The door clunked shut. I knocked a few times before giving up. I slumped to the floor. I felt as though I had been speared in the gut with a lance of fire. I remembered that pain from my childhood – when my mother, who needed to work, had tried to leave me with her mother, my
wicked witch
of a grandmother, when I was ill. Back then I had howled so loud my mother could hear me down in the street, and she had come back and took me with her.

Back at my hotel, decades later, I howled again, but this time the only response was the hotel manager, calling to tell me to keep the noise down. I called my driver. I explained I needed cocaine.

‘I’m fucking dying,’ I moaned.

‘Pete,’ he soothed. ‘Get a grip. She’s just a girl.’

The next day was Valentine’s Day. I bought a huge bunch of lilies and roses and a case of tequila and went to Theresa’s apartment. She wouldn’t open the door. I heard her on the phone to Nic, and he was obviously telling her off. She was shouting at him, defending herself, crying. She must have told him we’d gone out the night before.

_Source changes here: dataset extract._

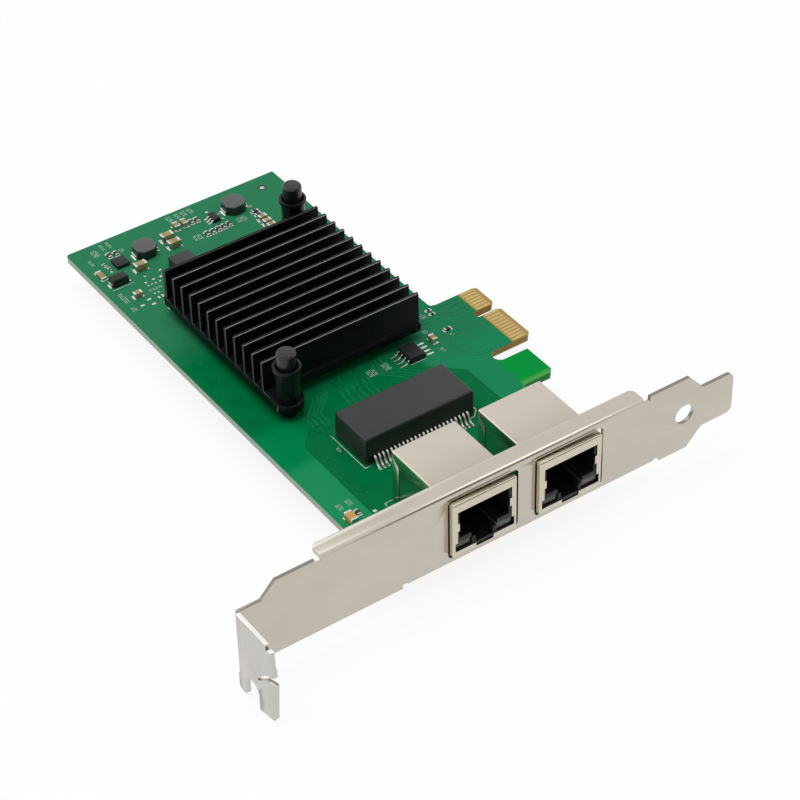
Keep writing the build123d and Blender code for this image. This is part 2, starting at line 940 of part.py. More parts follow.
coils = spots(far_corner, [(14.74, -9.73, 0), (39.64, -7.33, 0)])
chokes = spots(far_corner, [(19.19, -19.58, 0)])
diodes = spots(far_corner, [(4.54, -15.73, 0)])
power_chips = spots(far_corner, [(8.34, -9.93, 0)])
regulators = spots(far_corner, [(33.99, -8.03, 0)])
flashes = spots(right_edge, [(flash_x, flash_y, 0)])
capacitors = [
    (chip_1206, spots(far_corner, [(10.94, -14.23, 0), (21.29, -8.43, 0), (21.29, -11.48, 0)])),
    (chip_1206, spots(near_corner, [(2.44, 16.1, 90)])),
    (chip_low, spots(far_corner, [(2.46, -11.43, 90)])),
    (chip_0805, spots(far_corner, [(5.44, -22.33, 0), (25.19, -5.93, 90), (27.29, -5.93, 90)])),
    (chip_0805, spots(far_corner, [(42.74, -14.63, 0), (42.74, -16.58, 0), (42.74, -18.43, 0)])),
    (chip_0805, spots(right_edge, [(-6.44, -1.8, 90)])),
]
resistors = [
    (chip_0603, spots(far_corner, [(7.66, -5.95, 90), (9.28, -6.16, 90), (29.09, -6.03, 90)])),
    (chip_0603, spots(far_corner, [(30.54, -6.03, 90), (42.94, -11.13, 0), (42.94, -12.53, 0)])),
    (chip_0603, spots(far_corner, [(29.68, -11.98, 90), (31.23, -11.98, 90), (32.78, -11.88, 90)])),
    (chip_0603, spots(far_corner, [(34.14, -11.83, 90), (35.69, -11.68, 90)])),
    (chip_0603, spots(near_corner, [(4.84, 17.4, 90)])),
    (chip_0603, spots(right_edge, [(-1.64, -0.5, 0)])),
    (chip_0402, spots(far_corner, [(5.09, -8.46, 90), (5.34, -10.4, 90)])),
    (chip_0402, spots(right_edge, [(-1.24, 5.8, 0), (-1.24, 7.3, 0)])),
]


def ends_of(places, offset):
    """Both ends of each part, at an offset from its middle along its length."""
    return [
        (x + out * offset * cos(radians(turn)), y + out * offset * sin(radians(turn)), turn)
        for x, y, turn in places
        for out in (-1, 1)
    ]


def end_clips(places, length, width, height):
    """Metal clips that stand against both ends of a moulded or wound block."""
    blocks(ends_of(places, (length + coil_clip) / 2), coil_clip, width, tin, height)


with BuildPart() as capacitor_bodies:
    for (length, width, height, _), places in capacitors:
        blocks(places, length - 2 * chip_skin, width, tin + chip_skin, height)
capacitor_bodies.part.label = "capacitor_bodies"
export_step(capacitor_bodies.part, "parts/capacitor_bodies.step")

# Thin metal cups around both ends of each capacitor.
with BuildPart() as capacitor_ends:
    for (length, width, height, end), places in capacitors:
        blocks(places, length, width + 2 * chip_skin, tin, height + 2 * chip_skin)
        blocks(places, length - 2 * end, width + 4 * chip_skin, 0, height + 1, Mode.SUBTRACT)
        blocks(places, length - 2 * chip_skin, width, tin + chip_skin, height, Mode.SUBTRACT)
capacitor_ends.part.label = "capacitor_ends"
export_step(capacitor_ends.part, "parts/capacitor_ends.step")

with BuildPart() as resistor_bodies:
    for (length, width, height, end), places in resistors:
        blocks(places, length - 2 * end, width, tin, height)
resistor_bodies.part.label = "resistor_bodies"
export_step(resistor_bodies.part, "parts/resistor_bodies.step")

with BuildPart() as resistor_ends:
    for (length, width, height, end), places in resistors:
        blocks(ends_of(places, (length - end) / 2), end, width, tin, height)
resistor_ends.part.label = "resistor_ends"
export_step(resistor_ends.part, "parts/resistor_ends.step")

with BuildPart() as coil_bodies:
    blocks(coils, coil_side, coil_side, tin, coil_high)
    chamfer(coil_bodies.edges().filter_by(Axis.Z), coil_cut)
coil_bodies.part.label = "coil_bodies"
export_step(coil_bodies.part, "parts/coil_bodies.step")

with BuildPart() as coil_clips:
    end_clips(coils, coil_side, clip_wide, clip_high)
coil_clips.part.label = "coil_clips"
export_step(coil_clips.part, "parts/coil_clips.step")

with BuildPart() as choke_body:
    blocks(chokes, choke_side, choke_side, tin, choke_high)
    chamfer(choke_body.edges().group_by(Axis.Z)[-1], 0.2)
choke_body.part.label = "choke_body"
export_step(choke_body.part, "parts/choke_body.step")

with BuildPart() as choke_clips:
    end_clips(chokes, choke_side, clip_wide, clip_high)
choke_clips.part.label = "choke_clips"
export_step(choke_clips.part, "parts/choke_clips.step")

with BuildPart() as diode_body:
    blocks(diodes, diode_long, diode_wide, tin, diode_high)
    chamfer(diode_body.edges().group_by(Axis.Z)[-1], 0.25)
diode_body.part.label = "diode_body"
export_step(diode_body.part, "parts/diode_body.step")

with BuildPart() as diode_clips:
    end_clips(diodes, diode_long, diode_clip_wide, clip_high)
diode_clips.part.label = "diode_clips"
export_step(diode_clips.part, "parts/diode_clips.step")

with BuildPart() as power_chip:
    blocks(power_chips, power_side, power_side, tin, power_high)
power_chip.part.label = "power_chip"
export_step(power_chip.part, "parts/power_chip.step")


def leaded_body(places, wide, long, high):
    """A moulded body a little above the board, its top edges bevelled."""
    blocks(places, wide, long, tin + small_gauge / 2, high)


def leaded_legs(places, wide, shoulder, rows):
    """Bent leads; rows gives, for each side, the leads' distances along the body."""
    for x, y, _ in places:
        for out, along in rows:
            bent = lead(x + out * wide / 2, out, small_reach, shoulder, small_foot, small_gauge)
            for step in along:
                prism(wall(y + step + small_lead / 2), small_lead, bent)


flash_rows = [(out, [(n - 1.5) * flash_pitch for n in range(4)]) for out in (-1, 1)]
regulator_rows = [
    (-1, [-regulator_pitch, 0, regulator_pitch]),
    (1, [-regulator_pitch, regulator_pitch]),
]

with BuildPart() as flash_chip:
    leaded_body(flashes, flash_wide, flash_long, flash_high)
    chamfer(flash_chip.edges().group_by(Axis.Z)[-1], 0.2)
flash_chip.part.label = "flash_chip"
export_step(flash_chip.part, "parts/flash_chip.step")

with BuildPart() as flash_leads:
    leaded_legs(flashes, flash_wide, flash_high * 0.45, flash_rows)
flash_leads.part.label = "flash_leads"
export_step(flash_leads.part, "parts/flash_leads.step")

with BuildPart() as regulator_chip:
    leaded_body(regulators, regulator_wide, regulator_long, regulator_high)
    chamfer(regulator_chip.edges().group_by(Axis.Z)[-1], 0.15)
regulator_chip.part.label = "regulator_chip"
export_step(regulator_chip.part, "parts/regulator_chip.step")

with BuildPart() as regulator_leads:
    leaded_legs(regulators, regulator_wide, regulator_high * 0.45, regulator_rows)
regulator_leads.part.label = "regulator_leads"
export_step(regulator_leads.part, "parts/regulator_leads.step")


# Tinned pads under every lead and end, bare pads where nothing is fitted and the round mark.
dot_pads = spots(far_corner, [
    (14.25, -16.99, 0), (10.37, -17.03, 0), (13.23, -19.14, 0), (11.36, -19.05, 0),
    (9.36, -19.17, 0), (33.97, -4.78, 0),
])
tiny_pads = spots(far_corner, [
    (12.24, -20.49, 0), (11.14, -20.48, 0), (10.18, -20.41, 0), (9.25, -20.43, 0),
    (8.97, -23.65, 0), (9.93, -23.72, 0), (5.27, -11.41, 0),
])
long_pads = spots(far_corner, [
    (9.0, -25.41, 90), (9.96, -25.33, 90), (9.02, -27.94, 90), (8.8, -29.96, 90),
])
foot_pads = spots(far_corner, [(6.84, -24.77, 0), (4.61, -25.78, 0), (6.94, -26.72, 0)])
test_pads = spots(near_corner, [(7.94, 15.9, 0)])
bare_pads = [
    (0.6, 0.6, dot_pads),
    (0.45, 0.45, tiny_pads),
    (0.95, 0.42, long_pads),
    (1.0, 0.6, foot_pads),
    (0.8, 0.8, test_pads),
]
mark_dot = 1.0
mark_in = (5.44, 4.13)


def plates(places, length, width):
    """Flat pads at each place, turned in plan."""
    for x, y, turn in places:
        with Locations((x, y)):
            Rectangle(length, width, rotation=turn)


def end_pads(places, length, width, end):
    """A pad under each end, reaching a little past it."""
    plates(ends_of(places, (length - end + pad_over) / 2), end + pad_over, width)


def foot_spots(places, off, rows):
    """A place beside the body, at an offset from its middle, for each bent lead."""
    return [(x + out * off, y + step, 0) for x, y, _ in places for out, along in rows for step in along]


with BuildPart() as tinned_pads:
    with BuildSketch(deck()) as pads:
        for (length, width, _, end), places in capacitors + resistors:
            end_pads(places, length, width + pad_over, end)
        end_pads(coils, coil_side + 2 * coil_clip, clip_wide + pad_over, coil_clip)
        end_pads(chokes, choke_side + 2 * coil_clip, clip_wide + pad_over, coil_clip)
        end_pads(diodes, diode_long + 2 * coil_clip, diode_clip_wide + pad_over, coil_clip)
        plates(foot_spots(flashes, flash_pad_from, flash_rows), flash_pad, small_lead + pad_side)
        regulator_foot = regulator_wide / 2 + small_reach - small_foot / 2
        plates(foot_spots(regulators, regulator_foot, regulator_rows), foot_pad, small_lead + pad_side)
        for out in (-1, 1):
            foot_y = mag_y + out * (mag_wide / 2 + mag_reach - mag_foot / 2)
            plates([(x, foot_y, 0) for x in mag_rows], mag_lead + pad_side, mag_foot + pad_over)
        for length, width, places in bare_pads:
            plates(places, length, width)
        plates(power_chips, power_side - pad_over, power_side - pad_over)
        with Locations((board_right - mark_in[0], board_far - mark_in[1])):
            Circle(mark_dot / 2)
    extrude(pads.sketch, amount=tin)
tinned_pads.part.label = "tinned_pads"
export_step(tinned_pads.part, "parts/tinned_pads.step")
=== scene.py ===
# %% [markdown]
# # A network card with two ports
# The card is built from the inside out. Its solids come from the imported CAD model, which stays
# where it is. This script adds the looks: softened edges, bent leads, rounded ceramic parts,
# solder, copper under the green mask, and a finish for each surface. Lengths are written in
# millimetres and turned into metres when a mesh is made. Only the camera, the lamps and the
# limits for closing seams are in metres.

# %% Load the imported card
from math import radians

import bmesh
import bpy
import numpy as np
from mathutils import Matrix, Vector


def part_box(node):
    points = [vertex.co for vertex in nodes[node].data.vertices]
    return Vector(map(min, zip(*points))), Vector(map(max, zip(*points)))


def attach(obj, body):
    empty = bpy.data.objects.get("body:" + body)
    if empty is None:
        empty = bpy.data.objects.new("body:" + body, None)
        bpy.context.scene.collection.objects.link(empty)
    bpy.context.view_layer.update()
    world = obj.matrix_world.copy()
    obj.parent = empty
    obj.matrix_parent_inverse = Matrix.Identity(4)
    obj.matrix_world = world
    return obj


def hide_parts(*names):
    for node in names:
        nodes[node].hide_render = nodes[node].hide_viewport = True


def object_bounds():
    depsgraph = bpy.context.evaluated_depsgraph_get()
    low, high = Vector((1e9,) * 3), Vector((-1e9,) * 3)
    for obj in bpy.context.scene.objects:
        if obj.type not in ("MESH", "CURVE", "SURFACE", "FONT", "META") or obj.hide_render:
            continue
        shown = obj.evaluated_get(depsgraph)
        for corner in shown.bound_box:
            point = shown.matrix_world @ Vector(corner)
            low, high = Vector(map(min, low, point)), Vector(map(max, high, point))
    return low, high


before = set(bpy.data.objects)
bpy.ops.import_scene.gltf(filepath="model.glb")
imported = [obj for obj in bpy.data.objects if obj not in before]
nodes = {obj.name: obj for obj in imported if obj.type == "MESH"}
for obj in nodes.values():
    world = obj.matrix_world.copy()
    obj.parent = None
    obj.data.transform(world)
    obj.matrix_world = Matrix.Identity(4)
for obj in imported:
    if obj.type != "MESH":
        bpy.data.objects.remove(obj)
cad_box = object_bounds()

MM = 0.001
MM_IN_METRE = 1000.0
print("pieces in the packed card:", len(nodes))

# %% [markdown]
# ## Where the camera stands
# The photograph was taken from the front left and from above, with a long lens. Its place was
# found from points whose size is known, such as the connector's finger pitch and the bracket's
# length. A camera in Blender looks along its own -Z, so its matrix holds the three directions
# right, up and back as columns.

# %% Camera
BACK = (-0.428454, -0.633447, 0.644339)
RIGHT = (0.819236, -0.573151, -0.018710)
UP = (0.381155, 0.519849, 0.764511)
EYE = (-0.170875, -0.304066, 0.362844)

lens = bpy.data.cameras.new("studio_camera")
lens.sensor_width = 36.0
lens.lens = 120.161
lens.clip_start = 0.01
camera = bpy.data.objects.new("studio_camera", lens)
turn = Matrix((RIGHT, UP, BACK)).transposed().to_4x4()
camera.matrix_world = Matrix.Translation(EYE) @ turn
bpy.context.scene.collection.objects.link(camera)
bpy.context.scene.camera = camera
bpy.context.scene.view_settings.view_transform = "Standard"
print("camera stands", [round(v, 3) for v in EYE], "m from the screw notch")

# %% [markdown]
# ## Measuring the card
# Many small parts lie in one node, because they are alike. To put a detailed part where each
# solid stands, the node's mesh is split into its separate solids. Every vertex starts with a
# number of its own and takes the lowest number among its neighbours, again and again, until
# nothing changes: then all vertices of one solid share a number.


# %% Find the separate solids of a node
def solids_of(name):
    """The lowest corner, highest corner and vertex count of each solid in a node.

    Lengths are in millimetres. Vertices at one place count as one. A label is lowered to the
    least label across each edge until it no longer falls, and the corners are the least and
    greatest places per label."""
    mesh = nodes[name].data
    places = np.empty(len(mesh.vertices) * 3)
    mesh.vertices.foreach_get("co", places)
    places = places.reshape(-1, 3) / MM
    ends = np.empty(len(mesh.edges) * 2, int)
    mesh.edges.foreach_get("vertices", ends)
    _, spot = np.unique(places.round(3), axis=0, return_inverse=True)
    a, b = spot.ravel()[ends.reshape(-1, 2)].T
    label = np.arange(spot.max() + 1)
    while True:
        lower = label.copy()
        np.minimum.at(lower, a, label[b])
        np.minimum.at(lower, b, label[a])
        if (lower == label).all():
            break
        label = lower
    _, solid = np.unique(label[spot.ravel()], return_inverse=True)
    count = solid.max() + 1
    low, high = np.full((count, 3), np.inf), np.full((count, 3), -np.inf)
    np.minimum.at(low, solid, places)
    np.maximum.at(high, solid, places)
    return low, high, np.bincount(solid)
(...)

I left the stuff outside the door and slunk off like a rat to Amigo Studios to write. The drug dealer met me at the studio, and the small amount of stuff he sold me was excellent – not that I was any kind of connoisseur. I worked efficiently and quickly, writing about eight songs and making demos. The lyrics of my song about Theresa say it all: ‘I felt like a flattened ant in a windstorm.’ At a dinner at Mo Ostin’s extraordinary hilltop house in Los Angeles I told the story of Theresa; Evelyn, Mo’s wife – almost as much a romantic fool as I was – told me to ‘go after her’. That wasn’t going to happen.